Present your results in a table (not raw Stata output). Discuss coefficients: age likely positive, age2 negative (concave age-earnings profile). England and Scotland likely have higher earnings than Wales, while Northern Ireland may be similar or lower.

1d. Hypothesis Tests

Use Stata's test command to compare coefficients. For example, test if England and Scotland have the same coefficient:

test England = Scotland

To do it by hand, estimate the restricted model without the England dummy (i.e., combine England and Scotland into one group) and calculate the F-statistic using the formula: F = ((RSS_r - RSS_ur) / q) / (RSS_ur / (n - k - 1)), where q is the number of restrictions (1), RSS_r and RSS_ur are residual sums of squares from restricted and unrestricted models.

1e. England Only: Regional Dummies

Keep only England residents:

keep if COUNTRY == 1

Check observations: 7616. Create dummies for English regions using URESMC. Use Merseyside as base. For example:

gen London = (URESMC == 1 | URESMC == 2)
... (repeat for other regions)

Estimate regression with age, age2, and region dummies. You'll likely find a significant London effect, with higher earnings relative to Merseyside.

Section A: Education

2a. Degree Dummy

Tabulate HIQUL15D and keep only valid responses:

tab HIQUL15D
keep if HIQUL15D >= 1 & HIQUL15D <= 4

Check observations: 7521. Create degree dummy:

gen degree = (HIQUL15D == 1)

Add this to your previous regression. The degree coefficient will likely be positive and significant. Compare with earlier results: region coefficients may shrink if education correlates with region (e.g., London has more graduates).

2b. Testing Regional Equality

Test if all region coefficients are equal:

test London = Outer_South_East = ... = Merseyside

Then exclude London and South East and test again. Expect that regional differences become smaller after removing the highest-earning areas.

Section B: Other Factors

3a. Choosing an Additional Dimension

Consult the codebook. A good choice is industry sector (variable IND07M) or gender (SEX). Economic theory suggests gender pay gaps and sectoral wage differentials. These dimensions likely vary across regions and by education.

Create dummy variables for your chosen dimension. For example, for gender:

gen female = (SEX == 2)

3b. Running Additional Regressions

Add your new variable(s) to the regression from part 2a. Present results in a second table. Discuss whether your theoretical predictions hold: e.g., a negative coefficient for female indicates a gender pay gap, and the gap may differ across regions.

Section B: Taking a Step Back

4a. Sample Selection and Regional Conclusions

By keeping only those with positive earnings, we exclude the unemployed and non-participants. This may bias our view of regional labour markets—regions with high unemployment may appear to have higher average earnings because only employed individuals are included.
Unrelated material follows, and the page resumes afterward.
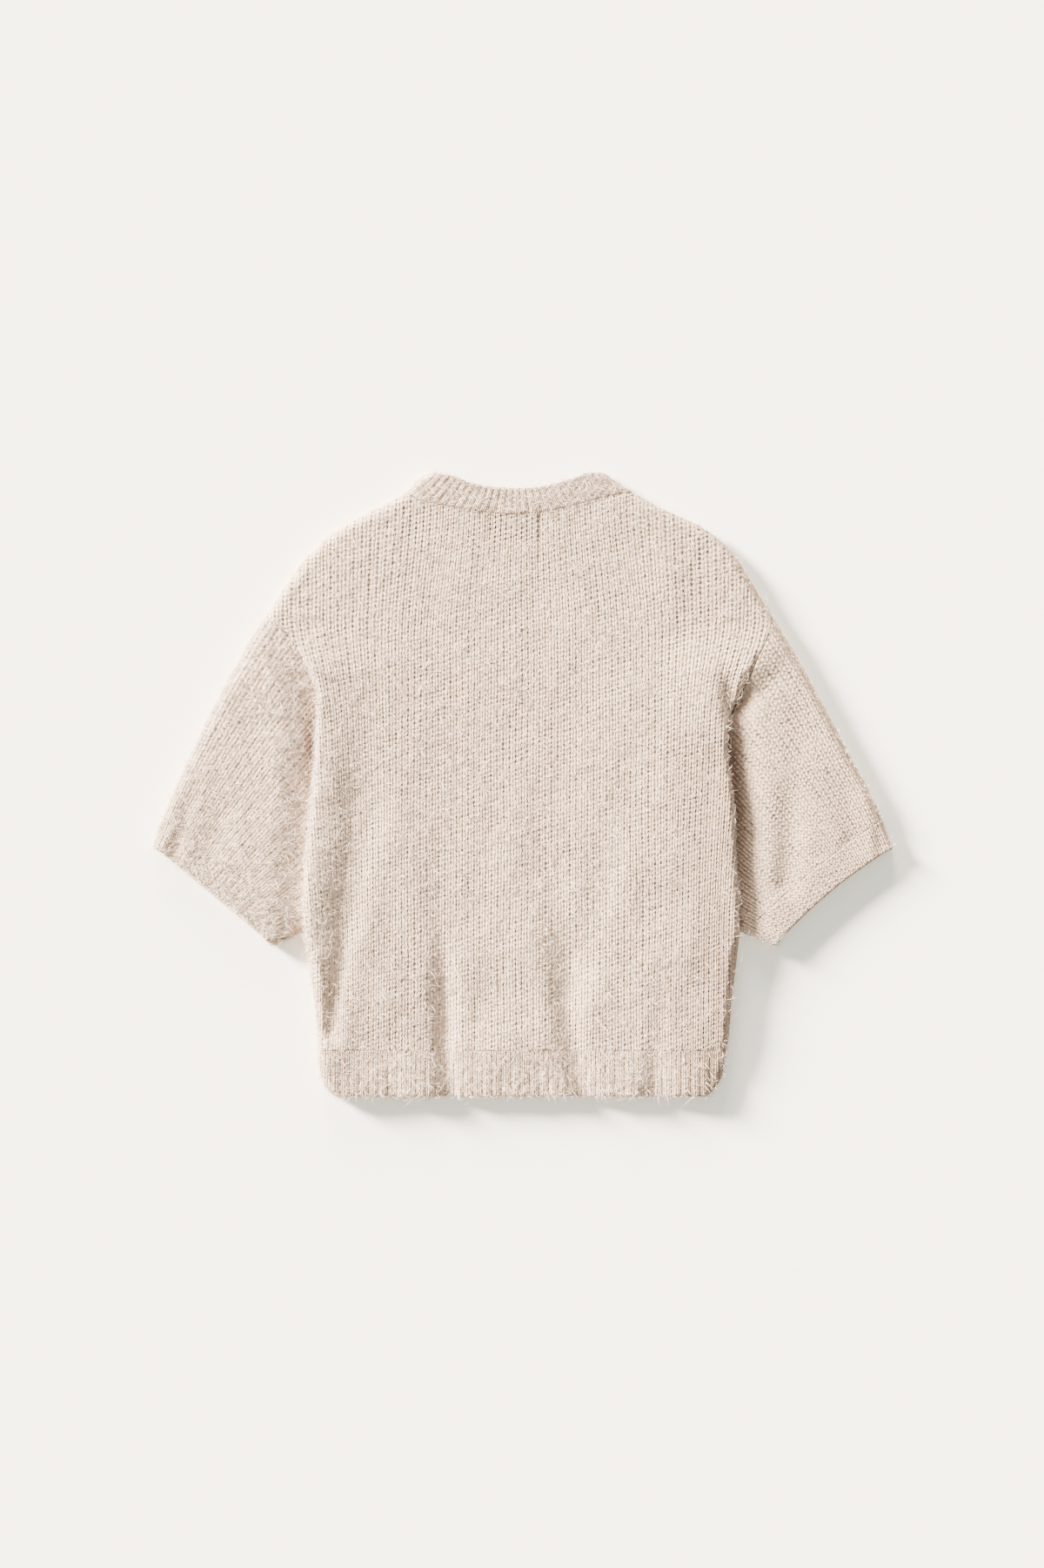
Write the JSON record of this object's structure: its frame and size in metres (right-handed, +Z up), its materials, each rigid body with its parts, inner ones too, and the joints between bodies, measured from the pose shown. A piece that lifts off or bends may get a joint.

4b. Region of Residence vs. Region of Birth

Using region of residence mixes non-movers and movers. Movers may self-select into high-wage regions, biasing coefficients. Consider using region of birth if available, or acknowledge this limitation.

Conclusion

This tutorial has equipped you with the Stata skills and econometric intuition needed for the LI Econometrics assignment. By following these steps, you'll be able to load data, create variables, estimate regressions, and interpret results with confidence. Remember to present your findings in clear tables and include your Stata code in an appendix. Good luck!